Exercise: Restate word for word the lines of the records below, starting at the line that contains "Keep writing the" and ending at the line that contains "return FACE_FRONT - FACE_SWEEP", with both of those lines included and nothing else.

Data extract:
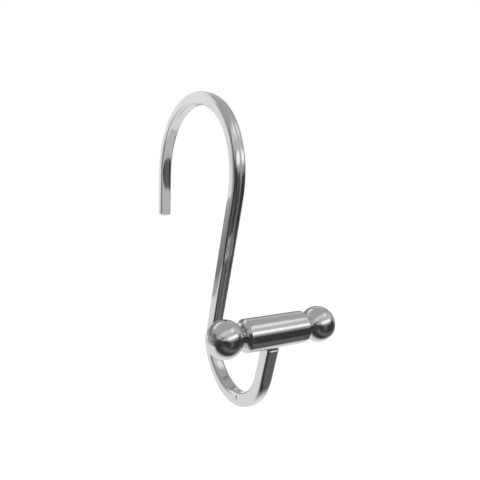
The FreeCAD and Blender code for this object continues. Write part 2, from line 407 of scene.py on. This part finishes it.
bar = bmesh.new()
outline = [
    bar.verts.new((0, 0, BARREL_RADIUS)),
    bar.verts.new((BARREL_HALF - BARREL_CHAMFER, 0, BARREL_RADIUS)),
    bar.verts.new((BARREL_HALF, 0, BARREL_RADIUS - BARREL_CHAMFER)),
    bar.verts.new((BARREL_HALF, 0, NECK_RADIUS)),
]
for start, stop in zip(outline, outline[1:]):
    bar.edges.new((start, stop))
bmesh.ops.bevel(
    bar,
    geom=outline[1:3],
    offset=CHAMFER_ROUND,
    offset_type="OFFSET",
    segments=3,
    profile=0.5,
    affect="VERTICES",
    material=-1,
)
neck_end = BALL_CENTRE - math.sqrt(BALL_RADIUS ** 2 - NECK_RADIUS ** 2)
foot = bar.verts.new((neck_end, 0, NECK_RADIUS))
bar.edges.new((outline[3], foot))
ball_turn = math.pi - math.asin(NECK_RADIUS / BALL_RADIUS)
bmesh.ops.spin(
    bar,
    geom=[foot],
    cent=(BALL_CENTRE, 0, 0),
    axis=(0, 1, 0),
    angle=ball_turn,
    steps=BALL_STEPS,
)
barrel_side = [edge for edge in bar.edges if edge.calc_length() > BARREL_HALF / 2]
bmesh.ops.subdivide_edges(bar, edges=barrel_side, cuts=BARREL_CUTS)
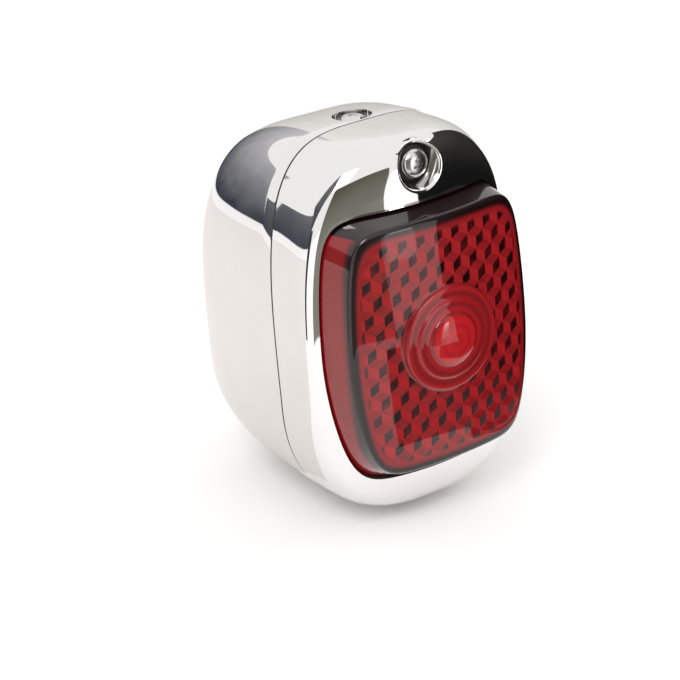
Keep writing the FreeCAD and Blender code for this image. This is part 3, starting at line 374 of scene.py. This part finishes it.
spokes = [math.tau * k / SIDES for k in range(SIDES)]
profiles = [dish_profile(spoke) for spoke in spokes]
dish_rings = [[(profile[k][0] * math.cos(spoke), profile[k][1], DISH_Z + profile[k][0] * math.sin(spoke))
               for spoke, profile in zip(spokes, profiles)] for k in range(len(profiles[0]))]
plug_front, plug_back = -95.0, -66.0
plug = [[(0, plug_front, DISH_Z)] * SIDES]
plug += [[(p[0], y, p[2]) for p in dish_rings[2]] for y in (plug_front, plug_back)]
plug.append([(0, plug_back, DISH_Z)] * SIDES)
dish = rolled("dish", dish_rings)
cut(cover, rolled("dish_hole", plug))
bpy.ops.object.select_all(action="DESELECT")
dish.select_set(True)
cover.select_set(True)
bpy.context.view_layer.objects.active = cover
bpy.ops.object.join()
smoothed(cover, 38)
cover.data.materials.clear()
cover.data.materials.append(chrome.material)
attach(cover, "door")
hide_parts("bezel")


# Lens: one clear red moulding with a smooth outside. Its face bulges with the bezel and carries a
# stepped bull's-eye. Behind the face a honeycomb of three-sided reflex prisms throws light back. The
# prisms are not built: their light and shade is painted into the lens colour. So are the light on
# the bull's-eye and a band of shade round the face's edge.

FACE_FRONT, FACE_SWEEP = 91.0, 4.6
EDGE_ROUND = 1.6
EYE_Z, EYE_EDGE, EYE_CORE = 11.8, 16.2, 7.6
EYE_FOOT, EYE_FOOT_INSIDE = 16.1, 15.7
FACE_HALF_WIDTH, FACE_HALF_HEIGHT = 31.4, 39.1
LENS_BACK = -88.8
DOME_RADIUS, DOME_BASE, DOME_RISE = 8.1, -92.62, 1.9


def lens_front(x):
    return FACE_FRONT - FACE_SWEEP * (x / LENS_HALF_WIDTH) ** 2


def face_level(inset, back, share=0.0, hub=0.0):
    """A ring on the lens face, at a share of the way from its edge to a round hub."""
    ring = []
    for turn in TURNS:
        x, z = lens_outline(turn, -EDGE_ROUND - inset, -4.0 - inset)
        x += (hub * math.cos(turn) - x) * share
        z += (EYE_Z + hub * math.sin(turn) - z) * share
        ring.append((x, back - lens_front(x), z))
    return ring


def eye_ring(radius, y):
    return [(radius * math.cos(turn), y, EYE_Z + radius * math.sin(turn)) for turn in TURNS]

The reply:
Keep writing the FreeCAD and Blender code for this image. This is part 3, starting at line 374 of scene.py. This part finishes it.
spokes = [math.tau * k / SIDES for k in range(SIDES)]
profiles = [dish_profile(spoke) for spoke in spokes]
dish_rings = [[(profile[k][0] * math.cos(spoke), profile[k][1], DISH_Z + profile[k][0] * math.sin(spoke))
               for spoke, profile in zip(spokes, profiles)] for k in range(len(profiles[0]))]
plug_front, plug_back = -95.0, -66.0
plug = [[(0, plug_front, DISH_Z)] * SIDES]
plug += [[(p[0], y, p[2]) for p in dish_rings[2]] for y in (plug_front, plug_back)]
plug.append([(0, plug_back, DISH_Z)] * SIDES)
dish = rolled("dish", dish_rings)
cut(cover, rolled("dish_hole", plug))
bpy.ops.object.select_all(action="DESELECT")
dish.select_set(True)
cover.select_set(True)
bpy.context.view_layer.objects.active = cover
bpy.ops.object.join()
smoothed(cover, 38)
cover.data.materials.clear()
cover.data.materials.append(chrome.material)
attach(cover, "door")
hide_parts("bezel")


# Lens: one clear red moulding with a smooth outside. Its face bulges with the bezel and carries a
# stepped bull's-eye. Behind the face a honeycomb of three-sided reflex prisms throws light back. The
# prisms are not built: their light and shade is painted into the lens colour. So are the light on
# the bull's-eye and a band of shade round the face's edge.

FACE_FRONT, FACE_SWEEP = 91.0, 4.6
EDGE_ROUND = 1.6
EYE_Z, EYE_EDGE, EYE_CORE = 11.8, 16.2, 7.6
EYE_FOOT, EYE_FOOT_INSIDE = 16.1, 15.7
FACE_HALF_WIDTH, FACE_HALF_HEIGHT = 31.4, 39.1
LENS_BACK = -88.8
DOME_RADIUS, DOME_BASE, DOME_RISE = 8.1, -92.62, 1.9


def lens_front(x):
    return FACE_FRONT - FACE_SWEEP * (x / LENS_HALF_WIDTH) ** 2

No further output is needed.